Right midfield: James James Morrison Morrison (West Bromwich Albion)
A.A. Milne’s favourite footballer has spent much of his career flattering to deceive, even living in the shadow of Stewart Downing for a brief period of time (somewhere I’m sure you’ll agree no one wants to be). However this year he’s done more than just shoot from impossible positions and hilariously kick the shit out of Cristiano Ronaldo. A six-point-five-out-of-ten footballer in a six-out-of-ten Albion side, his inclusion goes to show what a terrible season this has been.
Central midfield: Scott Parker (Tottenham Hotspur) – captain
Guaranteed his spot in the team by haircut alone, the kid from those McDonalds World Cup adverts has made the step up from mediocrity to a top four challenging side with ease, proving that it wasn’t just the media’s West Ham bias that earned him plaudits last season despite playing in one of the worst midfields in the history of football. He’s still doing those poncey little turns, but we can forgive him for that. Plus, according to some, he’s a war hero.
Central midfield: Lee Cattermole (Sunderland)

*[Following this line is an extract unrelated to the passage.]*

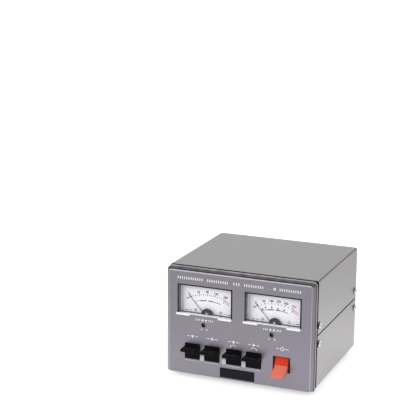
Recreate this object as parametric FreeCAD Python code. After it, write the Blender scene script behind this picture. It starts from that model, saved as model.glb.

The immature child who could never learn has finally learned, and it only took several painful years (you know, apart from that whole vandalism thing – that was probably Bendtner’s idea though*). After spending the early part of the season hacking and scowling like a drop-kicked puppy, the king of high shorts has turned into the commanding midfielder Alex Smith always said he could be. When you bear in mind he’s still only 24 there’s still time for us to look back at the young eejit and laugh.
* or not, whichever stops me getting sued
Central midfield: Yohan Cabaye (Newcastle United)
Last season Yohan Cabaye won Ligue 1 with Lille while Joey Barton and Kevin Nolan finished mid-table in the Premier League. Hindsight is one thing, but the Frenchman was quite clearly a better footballer than those two anyway, the only mystery being why the fuck he chose Newcastle. A few more defense-splitting passes and long-range stunners and Geordies might start naming their kids after him like in Purely Belter.
Left midfield: Anthony Pilkington (Norwich City)
At first glance Pilkington comes across as a luxury player that an all-hands-on-deck promoted club can’t afford to have in their team, but far from just being a ‘Match of the Day player’ the youngster has pulled his weight for a manager who seems to know how to get the best out of him. Unfortunately I don’t know enough about him to justify any sort of witty or snide comment, so this is all you’re getting. Be grateful.
In the hole: Clint Dempsey (Fulham)
Deuce has scored 22 goals this season for Fulham. 22. For Fulham. Not bad for a player who shares his nickname with a bodily function (yes, it’s a poo joke – don’t worry we’re nearly at the end). This season under Martin Jol Fulham have been a delight to watch, and not even in a patronising way, and Dempsey has been a big part of that in allowing the surly Dutchman to play more wingers than should be reasonably possible.
Striker: Robin van Persie (Arsenal)
The best player in the league this season, his feats are made even more impressive by the fact that Arsenal’s performances for much of the season have been at best embarrassing and at worst Wolves-esque. Providing Holland get out of a disgustingly tough group, the prospect of facing them in Euro 2012 looks absolutely terrifying.
Substitutes:
Petr Cech (Chelsea) – Plastic club: check, Plastic fans: check, Plastic flags: check, Plastic head: Cech. Back to near his best since that incident with Stephen H*nt.
Sam Ricketts (Bolton Wanderers) – Purely here by virtue of not being Paul Robinson, which is surely enough. Also managed to amaze even himself by borrowing Philipp Lahm’s body for 45 minutes against Wolves.
James McCarthy (Wigan Athletic) – So good he cloned himself without anyone noticing, the Scottish Irishman has proved that ‘Hamilton’s finest’ doesn’t always count as damning with faint praise.
Alejandro Faurlin (Queens Park Rangers) – He might only move in slow motion, but the Argentine’s injury will likely send QPR down. It’s already forced us to look at Shaun Derry more than anyone would want.
Steven Fletcher (Wolves) – Proving why he was once a target for Real Madrid (not really – no one can explain that), he has hit double figures in back-to-back seasons in one of the least inspiring teams of the last decade. Which is more than enough for inclusion here.
Yakubu (Blackburn Rovers) – Feed the Yak and he will eat. Ever wondered what happened to Myles Anderson? All I’m saying is Yakubu’s packed lunch comes in a different box to that of everyone else.
Nikica Jelavic (Everton) – Part young Robin Williams, part Stilyan Petrov’s evil twin, not good enough for the Championship and unnaturally good for Everton to the point that the fans are waiting to find out what the catch is.